The good news is, we can still run a test on small samples, by using the \(t\)-distribution as a null distribution for \(t\). This distribution looks like the normal distribution, but with heavy tails. It has one parameter, \(\nu\), which specifies the degrees of freedom. Without going into detail, \(\nu\) is closely connected to the number of data points (for a one-sample t-test, \(\nu=N-1\)). In the figure below, you see how the t-distribution changes with the sample size:
For large samples, i.e. high values of \(\nu\), the heavy tails vanish and the t-distribution becomes more and more similar to a normal distribution, which is exactly what the central limit theorem tells us.

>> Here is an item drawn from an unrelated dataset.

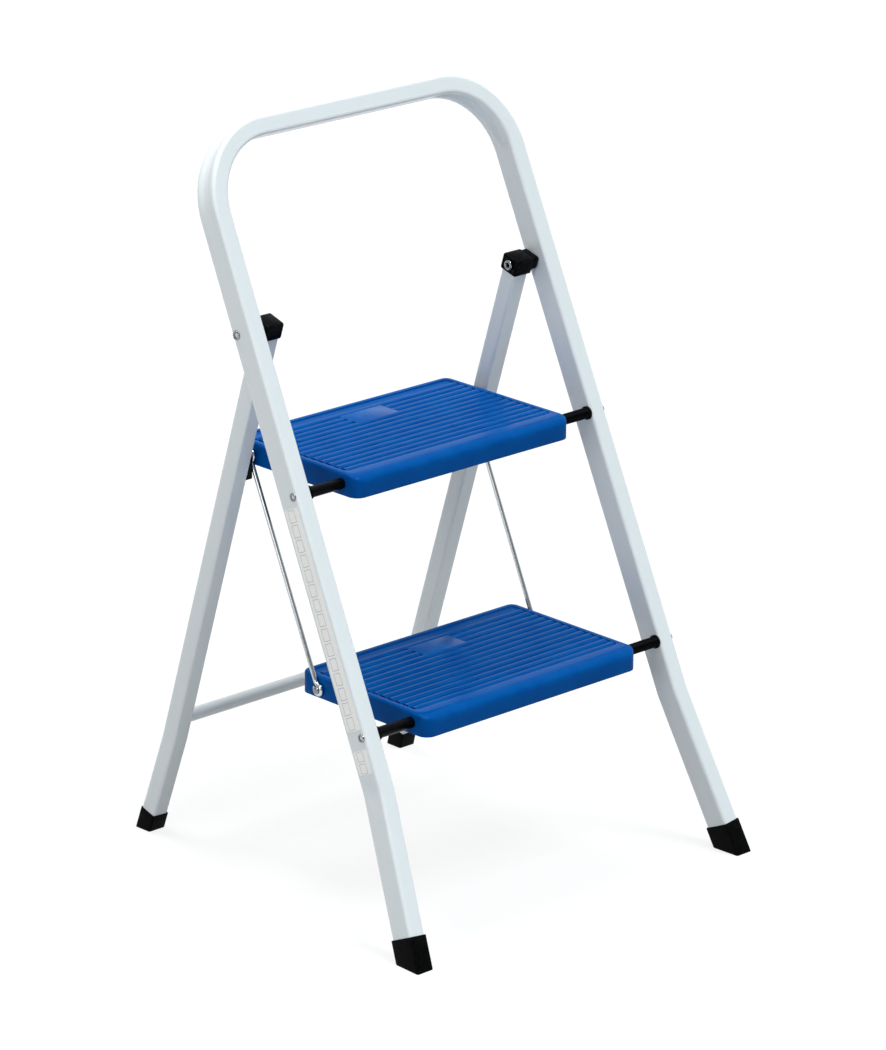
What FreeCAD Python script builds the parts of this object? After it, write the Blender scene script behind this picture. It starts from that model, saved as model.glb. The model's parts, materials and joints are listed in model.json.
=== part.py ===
import FreeCAD, Part
import os
from math import sin, cos, tan, atan2, radians, degrees, sqrt, pi

V = FreeCAD.Vector
os.makedirs("parts", exist_ok=True)

# Overall sizes, mm
hinge_height = 608.4       # hinge of the rear frame, on the front legs' centre line
rail_rise = 183.6          # centre of the top rail above that
front_lean = 24.5          # front frame leans back by this angle, degrees
leg_half = 213.8           # centre of a front leg from the middle, at the splay bend
leg_taper = 0.0102         # front legs close in by this much per mm of height
foot_splay = 19.7          # front feet stand this much further out than the bend
rear_foot_splay = 7.4      # the same for the rear feet

# Tubes
front_w, front_d = 20.0, 30.0
rear_w, rear_d = 20.0, 20.0
front_wall, rear_wall = 1.2, 1.2
front_round, rear_round = 3.5, 2.5
rail_bend = 82.0           # centre line radius of the two top corners
splay_bend = 60.0          # centre line radius of the bends above the feet
crossbar_dia, crossbar_wall = 14.5, 1.2

# Heights above the floor
upper_rod_height, lower_rod_height = 449.6, 217.4
splay_height, rear_splay_height = 165.4, 113.6
crossbar_height = 135.7
hinge_edge = 7.2           # hinge axis in from the front leg's back face
rod_edge = 6.5             # pivot rods in from its front face

# Treads, measured from the pivot rod's axis
tread_front, tread_back = 22.5, 170.0
tread_up, tread_down = 11.7, 13.0
tread_wall = 3.0
recess_depth, rim_width = 2.2, 7.0
rib_count, rib_radius = 13, 4.0
first_rib, rib_inset = 6.8, 24.0       # front rib behind the rod, last rib in from the rear edge
patch_half, patch_depth, patch_inset = 30.0, 31.0, 29.0
link_inset, link_down = 30.5, 2.5      # link pins in from the tread's rear edge, and below the rod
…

Summary: We can use the t-distribution as a null distribution for \(t\), without worrying about the sample size.
T-test in R
For our example, you already calculated \(t=2.57\) from the data for the mice on diet, and the probability of \(t\) under the standard normal distribution. As a reminder:
R
t_stat <- 2.567434
(1-pnorm(t_stat, mean=0, sd=1))*2
OUTPUT
[1] 0.01024543
- Get a p-value by calculating the probability of \(t\) under the t-distribution. You will need to specify the degrees of freedom, which is \(N-1\) for a one-sample t-test.
R
t_stat <- 2.567434 # this is the value for t
N <- 20 # the sample had 20 data points
- Try the function
t.test
to calculate the p-value:
R
weights <- c(31.41, 28.29, 22.82, 26.07, 31.97, 22.60, 31.47, 29.18, 22.98, 23.26, 23.48, 20.88, 28.44, 30.34, 23.14, 22.80, 24.47, 39.73, 25.71, 22.74)
mu0 <- 23.89338
- Calculating the p-value using the t-distribution:
R
t_stat <- 2.567434
N <- 20
(1-pt(t_stat,df=N-1))*2
- Using
t.test
R
weights <- c(31.41, 28.29, 22.82, 26.07, 31.97, 22.60, 31.47, 29.18, 22.98, 23.26, 23.48, 20.88, 28.44, 30.34, 23.14, 22.80, 24.47, 39.73, 25.71, 22.74)
mu0 <- 23.89338
t.test(weights, mu = mu0)
The latter two outcomes should match (except for rounding errors). The first result should be similar to the other two.